Unable to start reallocation scan on 'aggrX': Aggregate created on older

version of ONTAP

erick_moore · ‎2010-03-18

Also it is important to note the differences between aggregate reallocation and volume reallocation. All aggregate reallocation does is make free space in the aggregate contiguous. This is different from volume level reallocation where data blocks are optimized across an aggregate. For example when you add new disk to an aggregate you generally should run volume level reallocations against all the volumes in that aggregate. Doing that will distribute your existing data evenly across the new disk, sort of a leveling process so you don't end up with hot disks. Doing an aggregate reallocate after adding new disk would basically do nothing since there is already new contiguous free space in your aggregate on the newly added disks. Does that make sense?

__jeremypage_3897 · ‎2010-03-19

erick.moore@sxc.com

Doing an aggregate rescan after adding new disk would basically do nothing since there is already new contiguous free space in your aggregate on the newly added disks.
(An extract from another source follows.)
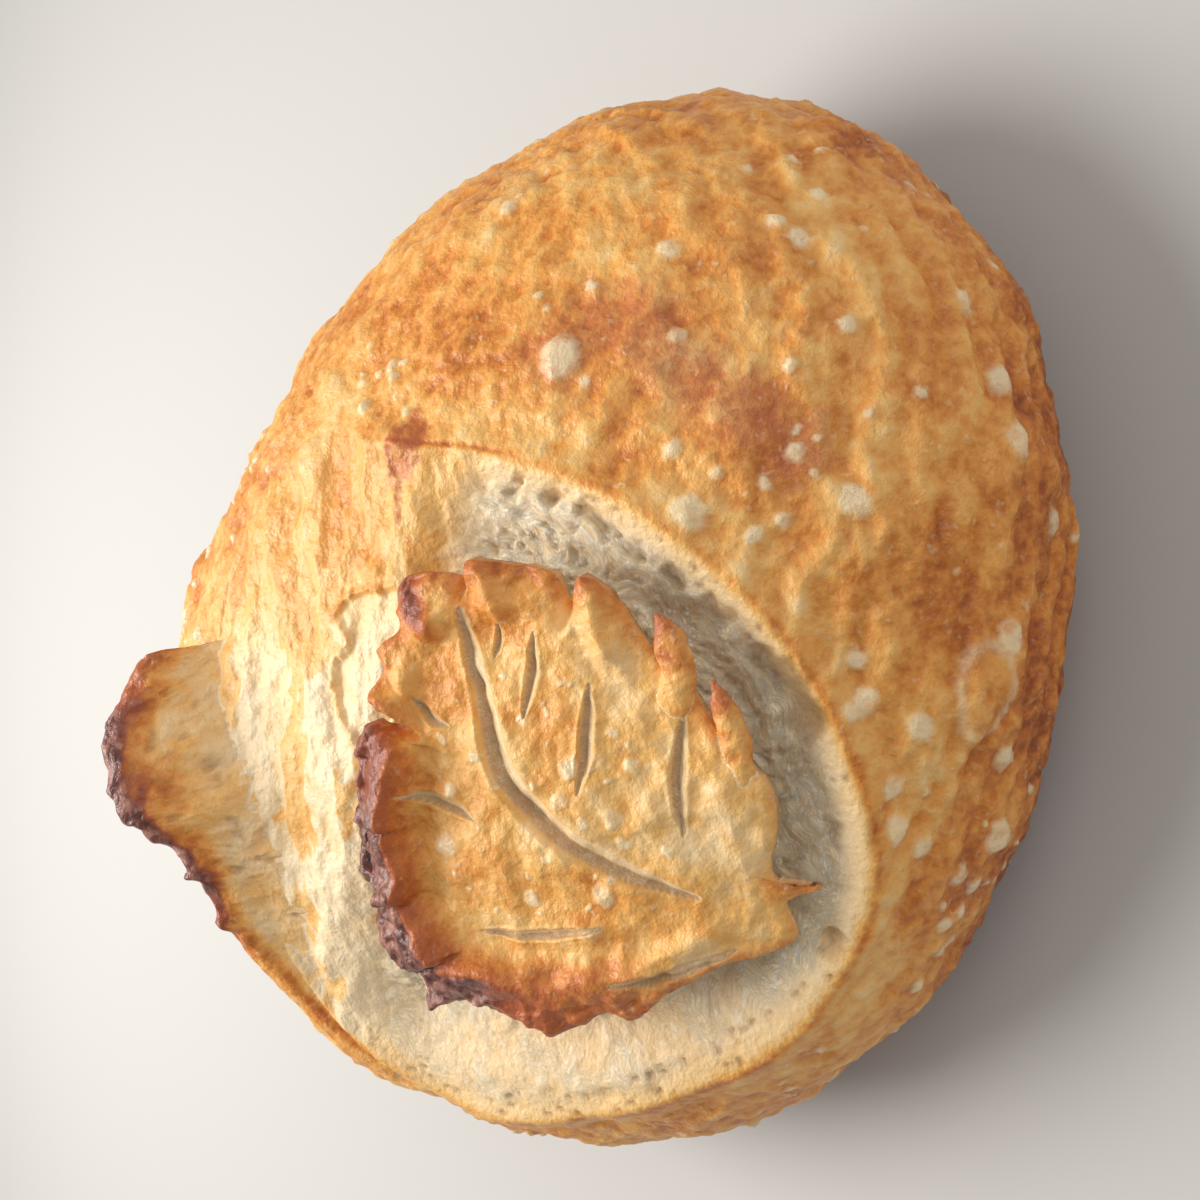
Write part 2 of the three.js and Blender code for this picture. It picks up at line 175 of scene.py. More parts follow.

I don't think that's correct. It's important to reallocate after adding disks to make sure that you're contigious space is spread evenly across spindles. The last thing you want is 10 disks full and 4 disks empty. The data needs to be contigious when looked at from the aggr level, not on the disk itself - you don't want to read 10 blocks off 4 disks when you could be reading 1 block off 40. Which of course brings up the question of statit results again - are chain reads according to spindle (I suspect they are since it's in the per disk data output).

Also I was reading the 7.3x upgrade guide and it mentions that deduped blocks are not reallocated. Bummer, I can see why (can you imagine the overhead if you had to look at an extra 16 dimensions when doing a reallocate) but it's still a shame. I wonder if it will be part of OT8.